Consider the 3 images of the cannon. The left-most image shows what happens when the front of the barrel is not given any Supports. It will “grow” from the nearest Support, but the print will fail. In the middle image the barrel is fine, but the perimeter of the wheel is deformed. After adding more Supports to the wheel tread, the right-most image shows the resulting part.
Edited 1 time(s). Last edit at 02/12/20 14:41 by tmotor.
Date: 02/11/20 22:56
Re: 3D Printer (Part 11) – Supports
The bottom of each Support has a large ½” x ½” plate that provides a large area of attachment to the Build Plate. The shape of this Base can be modified (square, hexagon, etc) depending on the options in the Slicer software. Generally, the Supports are close enough that the Bases intersect and join into a large solid plate.
One option for a Base is to have a large plate beneath the entire part. Instead of a bunch of ½” x ½” Bases, a huge Base (say 3” x 4”) known as a Raft. This provides a large area of attachment to the Build Plate. For instances where there are few Supports, this is a good option to provide the maximum adhesion to the Build Plate.
After the part is printed, it needs to be removed from the Build Plate. The Base of each Support is attached to the Build Plate. A metal blade (knife, spatula, etc.) is used to break the bond between the Support Base and the Build Plate. In order to help guide the knife edge under the Base, the perimeter has a beveled edge which is like the profile of the blade on a pair of skates. (There are other perimeter profiles available for the Base that are more blunt, but I stick with the skate profile.) Since the bevel is around the entire perimeter of all Bases, the skate will assist the blade to get underneath the Base regardless of the direction.

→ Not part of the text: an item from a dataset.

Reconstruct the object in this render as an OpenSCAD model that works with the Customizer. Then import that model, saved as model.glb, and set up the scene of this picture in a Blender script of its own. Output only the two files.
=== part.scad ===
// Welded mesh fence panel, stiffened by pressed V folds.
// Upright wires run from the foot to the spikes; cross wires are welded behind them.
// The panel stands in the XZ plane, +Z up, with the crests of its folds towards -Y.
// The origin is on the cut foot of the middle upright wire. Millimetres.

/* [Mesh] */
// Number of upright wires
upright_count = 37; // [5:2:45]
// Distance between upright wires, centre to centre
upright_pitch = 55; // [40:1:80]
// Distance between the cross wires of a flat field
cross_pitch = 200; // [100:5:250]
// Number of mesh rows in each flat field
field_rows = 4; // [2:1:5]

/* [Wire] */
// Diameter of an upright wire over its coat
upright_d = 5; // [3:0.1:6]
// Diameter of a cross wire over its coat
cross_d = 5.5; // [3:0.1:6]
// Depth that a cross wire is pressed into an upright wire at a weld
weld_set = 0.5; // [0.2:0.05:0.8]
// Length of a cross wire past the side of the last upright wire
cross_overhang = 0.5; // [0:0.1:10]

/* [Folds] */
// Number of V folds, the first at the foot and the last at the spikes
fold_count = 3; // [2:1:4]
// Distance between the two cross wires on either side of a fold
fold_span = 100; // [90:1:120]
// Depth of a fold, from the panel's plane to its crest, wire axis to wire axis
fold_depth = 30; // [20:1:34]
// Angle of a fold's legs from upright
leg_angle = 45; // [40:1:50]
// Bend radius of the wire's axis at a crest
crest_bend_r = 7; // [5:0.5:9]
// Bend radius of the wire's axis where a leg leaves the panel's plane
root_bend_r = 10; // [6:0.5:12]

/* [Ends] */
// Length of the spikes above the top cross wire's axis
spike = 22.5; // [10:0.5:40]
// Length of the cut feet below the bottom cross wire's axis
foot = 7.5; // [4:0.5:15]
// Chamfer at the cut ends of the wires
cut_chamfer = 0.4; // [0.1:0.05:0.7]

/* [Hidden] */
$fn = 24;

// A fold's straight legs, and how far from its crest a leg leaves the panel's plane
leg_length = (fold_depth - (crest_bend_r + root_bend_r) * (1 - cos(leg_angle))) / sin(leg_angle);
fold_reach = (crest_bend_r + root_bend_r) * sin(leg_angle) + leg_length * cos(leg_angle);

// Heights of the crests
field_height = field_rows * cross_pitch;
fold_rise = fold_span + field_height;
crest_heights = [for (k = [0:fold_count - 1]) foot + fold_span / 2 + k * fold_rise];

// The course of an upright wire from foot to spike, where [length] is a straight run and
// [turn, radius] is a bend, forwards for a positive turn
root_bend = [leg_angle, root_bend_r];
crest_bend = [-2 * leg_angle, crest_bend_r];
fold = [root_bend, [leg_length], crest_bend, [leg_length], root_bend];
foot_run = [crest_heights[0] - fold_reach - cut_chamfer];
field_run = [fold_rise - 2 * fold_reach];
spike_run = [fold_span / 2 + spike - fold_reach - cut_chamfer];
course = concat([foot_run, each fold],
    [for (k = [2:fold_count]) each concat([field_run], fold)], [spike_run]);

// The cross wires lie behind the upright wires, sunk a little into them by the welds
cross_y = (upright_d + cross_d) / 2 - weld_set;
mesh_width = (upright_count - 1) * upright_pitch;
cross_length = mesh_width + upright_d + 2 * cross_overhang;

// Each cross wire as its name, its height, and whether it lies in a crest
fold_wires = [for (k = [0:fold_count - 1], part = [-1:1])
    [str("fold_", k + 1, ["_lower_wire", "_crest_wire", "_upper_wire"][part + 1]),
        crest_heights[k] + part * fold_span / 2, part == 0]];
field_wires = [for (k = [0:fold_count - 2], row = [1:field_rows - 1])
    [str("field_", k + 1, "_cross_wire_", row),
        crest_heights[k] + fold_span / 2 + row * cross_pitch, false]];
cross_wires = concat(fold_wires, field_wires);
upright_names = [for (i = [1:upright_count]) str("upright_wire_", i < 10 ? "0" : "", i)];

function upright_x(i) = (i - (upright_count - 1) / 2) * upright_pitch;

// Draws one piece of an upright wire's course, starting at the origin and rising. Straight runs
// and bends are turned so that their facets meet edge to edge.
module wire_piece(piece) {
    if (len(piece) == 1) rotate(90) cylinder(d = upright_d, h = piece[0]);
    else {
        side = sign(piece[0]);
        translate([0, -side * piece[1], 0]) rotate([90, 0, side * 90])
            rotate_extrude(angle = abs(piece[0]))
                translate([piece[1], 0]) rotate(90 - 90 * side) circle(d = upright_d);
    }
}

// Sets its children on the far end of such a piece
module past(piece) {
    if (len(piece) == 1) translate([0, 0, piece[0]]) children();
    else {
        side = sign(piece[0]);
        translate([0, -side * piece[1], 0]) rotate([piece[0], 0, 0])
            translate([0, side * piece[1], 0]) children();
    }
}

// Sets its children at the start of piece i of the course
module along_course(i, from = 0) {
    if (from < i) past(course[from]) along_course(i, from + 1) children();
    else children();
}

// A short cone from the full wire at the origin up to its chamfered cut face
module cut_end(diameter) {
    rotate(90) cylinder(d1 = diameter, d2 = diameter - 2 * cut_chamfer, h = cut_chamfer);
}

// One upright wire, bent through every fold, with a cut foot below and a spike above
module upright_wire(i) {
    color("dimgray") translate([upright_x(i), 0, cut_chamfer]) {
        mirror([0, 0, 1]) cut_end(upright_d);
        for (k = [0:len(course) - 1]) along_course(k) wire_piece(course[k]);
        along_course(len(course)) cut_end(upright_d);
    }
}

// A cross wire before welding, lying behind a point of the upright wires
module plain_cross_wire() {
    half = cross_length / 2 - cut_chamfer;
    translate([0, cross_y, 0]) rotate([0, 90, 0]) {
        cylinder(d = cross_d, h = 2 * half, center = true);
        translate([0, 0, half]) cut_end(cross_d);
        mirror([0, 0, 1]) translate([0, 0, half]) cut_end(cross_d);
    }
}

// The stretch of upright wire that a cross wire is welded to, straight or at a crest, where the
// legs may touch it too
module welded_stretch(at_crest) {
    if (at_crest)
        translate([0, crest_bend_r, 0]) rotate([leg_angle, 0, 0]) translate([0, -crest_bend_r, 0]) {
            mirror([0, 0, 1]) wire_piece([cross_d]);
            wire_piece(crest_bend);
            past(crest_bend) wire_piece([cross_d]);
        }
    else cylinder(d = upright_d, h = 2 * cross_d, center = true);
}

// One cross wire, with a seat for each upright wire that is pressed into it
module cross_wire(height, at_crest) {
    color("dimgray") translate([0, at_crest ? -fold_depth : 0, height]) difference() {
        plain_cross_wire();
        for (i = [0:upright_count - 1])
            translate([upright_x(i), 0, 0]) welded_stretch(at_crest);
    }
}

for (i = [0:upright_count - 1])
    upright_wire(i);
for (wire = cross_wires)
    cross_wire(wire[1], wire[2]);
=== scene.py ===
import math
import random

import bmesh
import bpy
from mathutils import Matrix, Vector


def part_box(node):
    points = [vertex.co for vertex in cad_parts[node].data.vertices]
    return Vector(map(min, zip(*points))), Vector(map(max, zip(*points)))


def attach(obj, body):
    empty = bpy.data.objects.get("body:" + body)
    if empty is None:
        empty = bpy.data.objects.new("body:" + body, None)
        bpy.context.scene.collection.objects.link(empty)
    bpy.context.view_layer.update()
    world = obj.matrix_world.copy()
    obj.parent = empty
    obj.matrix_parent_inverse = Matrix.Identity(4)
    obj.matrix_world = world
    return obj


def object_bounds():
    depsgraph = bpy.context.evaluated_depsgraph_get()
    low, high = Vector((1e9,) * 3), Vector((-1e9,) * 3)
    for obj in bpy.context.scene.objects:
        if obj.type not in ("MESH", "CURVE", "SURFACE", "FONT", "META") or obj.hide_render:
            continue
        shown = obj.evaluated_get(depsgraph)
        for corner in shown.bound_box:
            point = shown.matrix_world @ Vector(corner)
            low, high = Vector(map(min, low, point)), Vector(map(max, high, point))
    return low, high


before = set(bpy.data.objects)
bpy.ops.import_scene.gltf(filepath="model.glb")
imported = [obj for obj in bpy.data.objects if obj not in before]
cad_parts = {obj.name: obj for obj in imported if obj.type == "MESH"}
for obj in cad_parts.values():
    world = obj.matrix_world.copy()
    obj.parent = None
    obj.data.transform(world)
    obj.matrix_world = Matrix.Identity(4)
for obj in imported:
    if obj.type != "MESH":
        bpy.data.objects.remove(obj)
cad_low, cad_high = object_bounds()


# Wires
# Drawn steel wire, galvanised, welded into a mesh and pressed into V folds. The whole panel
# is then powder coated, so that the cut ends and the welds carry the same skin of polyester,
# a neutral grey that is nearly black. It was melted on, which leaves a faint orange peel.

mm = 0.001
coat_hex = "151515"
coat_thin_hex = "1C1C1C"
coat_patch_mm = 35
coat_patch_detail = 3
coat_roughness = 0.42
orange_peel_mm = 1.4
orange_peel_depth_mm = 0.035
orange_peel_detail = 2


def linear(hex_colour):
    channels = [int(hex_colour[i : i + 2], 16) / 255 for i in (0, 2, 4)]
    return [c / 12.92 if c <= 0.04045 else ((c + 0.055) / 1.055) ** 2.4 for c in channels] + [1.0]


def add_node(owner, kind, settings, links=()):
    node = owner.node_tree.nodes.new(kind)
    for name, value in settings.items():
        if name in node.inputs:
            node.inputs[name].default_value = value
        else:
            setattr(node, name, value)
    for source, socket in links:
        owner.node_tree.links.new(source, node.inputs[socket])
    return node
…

Filament vs. Resin Supports
By now most have had a look at filament 3D printers. One of the main differences in the Supports is the Filament printers have the ability to change the material mid-print, so their Supports could be built from a material that can be dissolved-away. This was particularly advantageous for internal voids that required Supports. However, resin printers can only use the resin in the Vat as a building material, so it is not possible to change materials. This means the internal Supports need to be as small as possible, and then be physically removed after the part is printed.
Edited 1 time(s). Last edit at 02/11/20 22:58 by tmotor.